Tally the lines containing the word "imported", and report the tally alone.

• [Data block]
· · ·

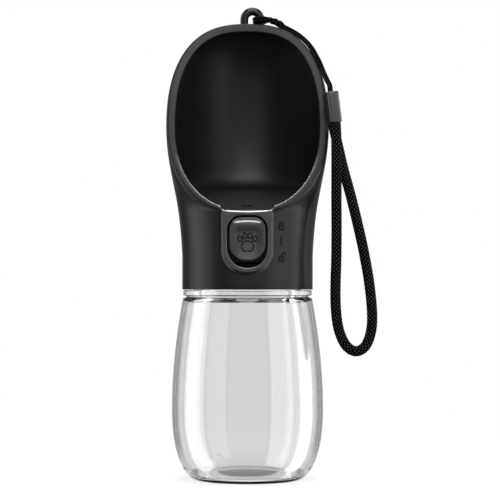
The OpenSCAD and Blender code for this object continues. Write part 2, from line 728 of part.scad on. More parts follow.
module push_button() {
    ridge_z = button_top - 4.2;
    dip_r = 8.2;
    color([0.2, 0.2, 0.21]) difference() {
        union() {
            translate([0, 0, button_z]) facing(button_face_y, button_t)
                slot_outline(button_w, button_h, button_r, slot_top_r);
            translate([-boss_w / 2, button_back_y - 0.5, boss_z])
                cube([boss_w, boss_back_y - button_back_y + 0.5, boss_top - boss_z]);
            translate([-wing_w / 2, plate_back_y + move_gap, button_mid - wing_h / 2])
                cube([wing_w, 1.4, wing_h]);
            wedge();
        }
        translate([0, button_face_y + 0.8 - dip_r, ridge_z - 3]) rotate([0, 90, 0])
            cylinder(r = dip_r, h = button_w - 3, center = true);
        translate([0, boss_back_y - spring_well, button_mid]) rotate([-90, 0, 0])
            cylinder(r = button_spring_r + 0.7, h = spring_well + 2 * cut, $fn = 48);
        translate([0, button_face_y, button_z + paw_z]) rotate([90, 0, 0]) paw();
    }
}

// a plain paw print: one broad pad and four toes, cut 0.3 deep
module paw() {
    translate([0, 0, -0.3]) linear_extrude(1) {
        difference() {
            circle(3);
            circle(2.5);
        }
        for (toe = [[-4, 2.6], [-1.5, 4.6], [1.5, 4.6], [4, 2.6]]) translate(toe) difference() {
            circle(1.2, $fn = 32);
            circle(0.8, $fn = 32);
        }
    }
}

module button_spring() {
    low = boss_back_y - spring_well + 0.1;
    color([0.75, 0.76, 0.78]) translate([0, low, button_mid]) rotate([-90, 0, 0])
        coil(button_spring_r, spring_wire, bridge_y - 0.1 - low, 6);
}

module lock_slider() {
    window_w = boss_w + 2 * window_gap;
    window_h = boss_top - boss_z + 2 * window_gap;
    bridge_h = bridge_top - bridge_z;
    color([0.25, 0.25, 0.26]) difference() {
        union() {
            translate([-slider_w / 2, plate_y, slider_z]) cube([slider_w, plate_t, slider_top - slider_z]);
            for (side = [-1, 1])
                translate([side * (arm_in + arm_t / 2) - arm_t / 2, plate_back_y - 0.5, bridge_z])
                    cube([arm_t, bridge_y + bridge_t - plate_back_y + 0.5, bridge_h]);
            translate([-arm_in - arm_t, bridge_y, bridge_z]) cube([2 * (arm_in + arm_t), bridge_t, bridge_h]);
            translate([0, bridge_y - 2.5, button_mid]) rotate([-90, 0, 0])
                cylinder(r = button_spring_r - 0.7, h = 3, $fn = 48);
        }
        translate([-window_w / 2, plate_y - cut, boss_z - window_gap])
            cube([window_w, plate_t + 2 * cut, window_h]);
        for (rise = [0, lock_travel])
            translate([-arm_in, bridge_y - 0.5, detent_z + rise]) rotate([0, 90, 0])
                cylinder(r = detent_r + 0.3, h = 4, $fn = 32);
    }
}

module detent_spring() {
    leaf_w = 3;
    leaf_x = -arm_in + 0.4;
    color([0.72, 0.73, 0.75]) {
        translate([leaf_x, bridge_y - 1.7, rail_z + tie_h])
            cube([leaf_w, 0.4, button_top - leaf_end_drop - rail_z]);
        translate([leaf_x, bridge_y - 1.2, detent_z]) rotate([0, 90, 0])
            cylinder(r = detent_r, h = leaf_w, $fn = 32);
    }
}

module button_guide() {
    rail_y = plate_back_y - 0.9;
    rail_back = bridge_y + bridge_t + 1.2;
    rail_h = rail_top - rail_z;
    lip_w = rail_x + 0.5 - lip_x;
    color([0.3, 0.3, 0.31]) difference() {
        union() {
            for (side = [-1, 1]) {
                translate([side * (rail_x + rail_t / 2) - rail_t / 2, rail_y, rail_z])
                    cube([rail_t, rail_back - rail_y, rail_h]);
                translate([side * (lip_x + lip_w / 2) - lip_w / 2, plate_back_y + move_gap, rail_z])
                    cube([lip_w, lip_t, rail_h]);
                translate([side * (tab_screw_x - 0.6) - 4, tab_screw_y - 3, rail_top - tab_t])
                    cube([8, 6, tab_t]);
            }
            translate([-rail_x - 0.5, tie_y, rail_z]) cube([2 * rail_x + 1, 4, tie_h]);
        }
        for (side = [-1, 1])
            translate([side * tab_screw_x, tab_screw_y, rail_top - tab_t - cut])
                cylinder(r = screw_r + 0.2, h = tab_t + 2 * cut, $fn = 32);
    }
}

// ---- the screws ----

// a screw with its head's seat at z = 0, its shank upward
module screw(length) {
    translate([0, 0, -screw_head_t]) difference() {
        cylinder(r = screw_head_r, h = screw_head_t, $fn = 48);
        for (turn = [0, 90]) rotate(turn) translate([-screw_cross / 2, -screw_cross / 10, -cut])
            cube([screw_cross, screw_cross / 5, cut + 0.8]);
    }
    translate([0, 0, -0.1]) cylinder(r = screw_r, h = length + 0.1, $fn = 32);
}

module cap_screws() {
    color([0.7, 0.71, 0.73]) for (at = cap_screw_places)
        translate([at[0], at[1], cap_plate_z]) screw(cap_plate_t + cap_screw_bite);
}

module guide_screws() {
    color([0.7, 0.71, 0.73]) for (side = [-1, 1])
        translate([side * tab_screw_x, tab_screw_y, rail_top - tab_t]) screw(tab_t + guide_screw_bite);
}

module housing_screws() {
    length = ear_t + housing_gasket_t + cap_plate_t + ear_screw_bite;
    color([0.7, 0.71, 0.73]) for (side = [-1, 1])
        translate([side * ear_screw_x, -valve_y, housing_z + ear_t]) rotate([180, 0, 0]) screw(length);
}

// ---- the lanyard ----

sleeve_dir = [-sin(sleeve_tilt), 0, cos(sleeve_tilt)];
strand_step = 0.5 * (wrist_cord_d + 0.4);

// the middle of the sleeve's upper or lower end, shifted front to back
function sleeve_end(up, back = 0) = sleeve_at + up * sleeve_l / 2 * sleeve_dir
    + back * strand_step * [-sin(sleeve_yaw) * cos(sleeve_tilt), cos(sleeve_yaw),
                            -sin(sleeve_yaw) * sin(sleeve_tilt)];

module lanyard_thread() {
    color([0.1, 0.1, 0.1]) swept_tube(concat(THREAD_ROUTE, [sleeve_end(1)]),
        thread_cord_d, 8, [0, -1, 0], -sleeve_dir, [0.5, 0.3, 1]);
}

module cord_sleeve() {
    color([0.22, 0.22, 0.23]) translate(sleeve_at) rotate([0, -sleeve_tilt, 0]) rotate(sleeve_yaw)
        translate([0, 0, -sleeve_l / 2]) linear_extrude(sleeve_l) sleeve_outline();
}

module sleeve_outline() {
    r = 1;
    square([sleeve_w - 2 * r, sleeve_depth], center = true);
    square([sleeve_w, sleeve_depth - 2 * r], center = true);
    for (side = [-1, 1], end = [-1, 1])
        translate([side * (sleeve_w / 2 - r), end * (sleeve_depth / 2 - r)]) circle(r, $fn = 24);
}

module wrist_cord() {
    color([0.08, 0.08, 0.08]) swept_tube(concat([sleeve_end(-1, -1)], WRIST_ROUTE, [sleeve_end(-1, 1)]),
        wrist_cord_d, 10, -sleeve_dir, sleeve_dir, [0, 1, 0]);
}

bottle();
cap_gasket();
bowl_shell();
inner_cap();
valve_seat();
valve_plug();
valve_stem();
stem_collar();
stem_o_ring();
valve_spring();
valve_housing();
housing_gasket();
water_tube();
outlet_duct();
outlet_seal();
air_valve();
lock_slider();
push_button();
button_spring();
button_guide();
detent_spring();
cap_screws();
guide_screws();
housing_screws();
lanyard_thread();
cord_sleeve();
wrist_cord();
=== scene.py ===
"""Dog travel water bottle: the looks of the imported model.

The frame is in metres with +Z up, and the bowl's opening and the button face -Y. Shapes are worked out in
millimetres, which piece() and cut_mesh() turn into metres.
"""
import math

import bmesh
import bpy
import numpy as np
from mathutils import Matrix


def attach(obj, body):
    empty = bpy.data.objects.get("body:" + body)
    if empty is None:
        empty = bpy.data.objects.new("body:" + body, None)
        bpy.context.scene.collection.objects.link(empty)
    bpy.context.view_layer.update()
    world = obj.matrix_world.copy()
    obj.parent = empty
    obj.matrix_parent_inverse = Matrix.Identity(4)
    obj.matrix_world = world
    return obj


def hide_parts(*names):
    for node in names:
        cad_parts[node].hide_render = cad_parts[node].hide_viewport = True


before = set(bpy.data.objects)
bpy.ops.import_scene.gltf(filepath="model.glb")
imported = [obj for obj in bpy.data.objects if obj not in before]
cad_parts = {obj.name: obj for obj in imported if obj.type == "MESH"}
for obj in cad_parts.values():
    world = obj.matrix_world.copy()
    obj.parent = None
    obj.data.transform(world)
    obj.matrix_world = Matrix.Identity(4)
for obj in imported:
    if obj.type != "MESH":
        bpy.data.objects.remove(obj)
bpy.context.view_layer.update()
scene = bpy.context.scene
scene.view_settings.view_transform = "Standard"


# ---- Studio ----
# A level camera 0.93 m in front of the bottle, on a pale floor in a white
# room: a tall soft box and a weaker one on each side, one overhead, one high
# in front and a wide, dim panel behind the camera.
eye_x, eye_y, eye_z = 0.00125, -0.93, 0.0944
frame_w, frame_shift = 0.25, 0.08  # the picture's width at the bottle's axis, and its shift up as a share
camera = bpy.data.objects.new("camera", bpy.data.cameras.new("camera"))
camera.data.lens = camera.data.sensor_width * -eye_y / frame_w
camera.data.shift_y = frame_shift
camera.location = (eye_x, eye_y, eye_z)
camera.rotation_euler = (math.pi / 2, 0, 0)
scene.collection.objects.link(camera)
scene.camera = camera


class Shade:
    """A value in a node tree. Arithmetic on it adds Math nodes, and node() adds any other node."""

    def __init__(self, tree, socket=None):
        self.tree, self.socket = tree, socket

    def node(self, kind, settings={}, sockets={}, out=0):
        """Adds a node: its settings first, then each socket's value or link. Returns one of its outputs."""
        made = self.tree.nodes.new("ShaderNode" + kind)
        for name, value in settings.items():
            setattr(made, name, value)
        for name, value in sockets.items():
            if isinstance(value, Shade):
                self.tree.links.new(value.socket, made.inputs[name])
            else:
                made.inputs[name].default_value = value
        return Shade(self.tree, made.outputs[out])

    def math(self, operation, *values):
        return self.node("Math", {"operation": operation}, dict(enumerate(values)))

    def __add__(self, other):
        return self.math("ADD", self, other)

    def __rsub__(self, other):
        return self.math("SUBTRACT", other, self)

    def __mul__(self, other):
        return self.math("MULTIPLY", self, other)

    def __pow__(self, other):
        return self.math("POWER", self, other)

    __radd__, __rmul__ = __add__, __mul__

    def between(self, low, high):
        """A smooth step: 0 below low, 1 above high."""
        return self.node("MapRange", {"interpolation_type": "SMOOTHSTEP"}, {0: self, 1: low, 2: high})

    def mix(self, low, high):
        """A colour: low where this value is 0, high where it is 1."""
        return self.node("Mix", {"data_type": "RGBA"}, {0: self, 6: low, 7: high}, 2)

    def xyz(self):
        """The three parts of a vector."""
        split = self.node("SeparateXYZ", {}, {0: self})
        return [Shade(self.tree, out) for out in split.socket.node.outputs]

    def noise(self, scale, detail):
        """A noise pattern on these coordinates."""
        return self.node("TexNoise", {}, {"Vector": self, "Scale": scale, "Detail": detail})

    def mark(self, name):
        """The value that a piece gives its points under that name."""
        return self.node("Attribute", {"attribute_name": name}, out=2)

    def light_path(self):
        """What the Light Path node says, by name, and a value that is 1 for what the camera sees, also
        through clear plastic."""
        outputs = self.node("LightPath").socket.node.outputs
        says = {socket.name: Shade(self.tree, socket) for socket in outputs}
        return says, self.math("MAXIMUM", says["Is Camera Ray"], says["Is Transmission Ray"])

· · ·

• [Output] 4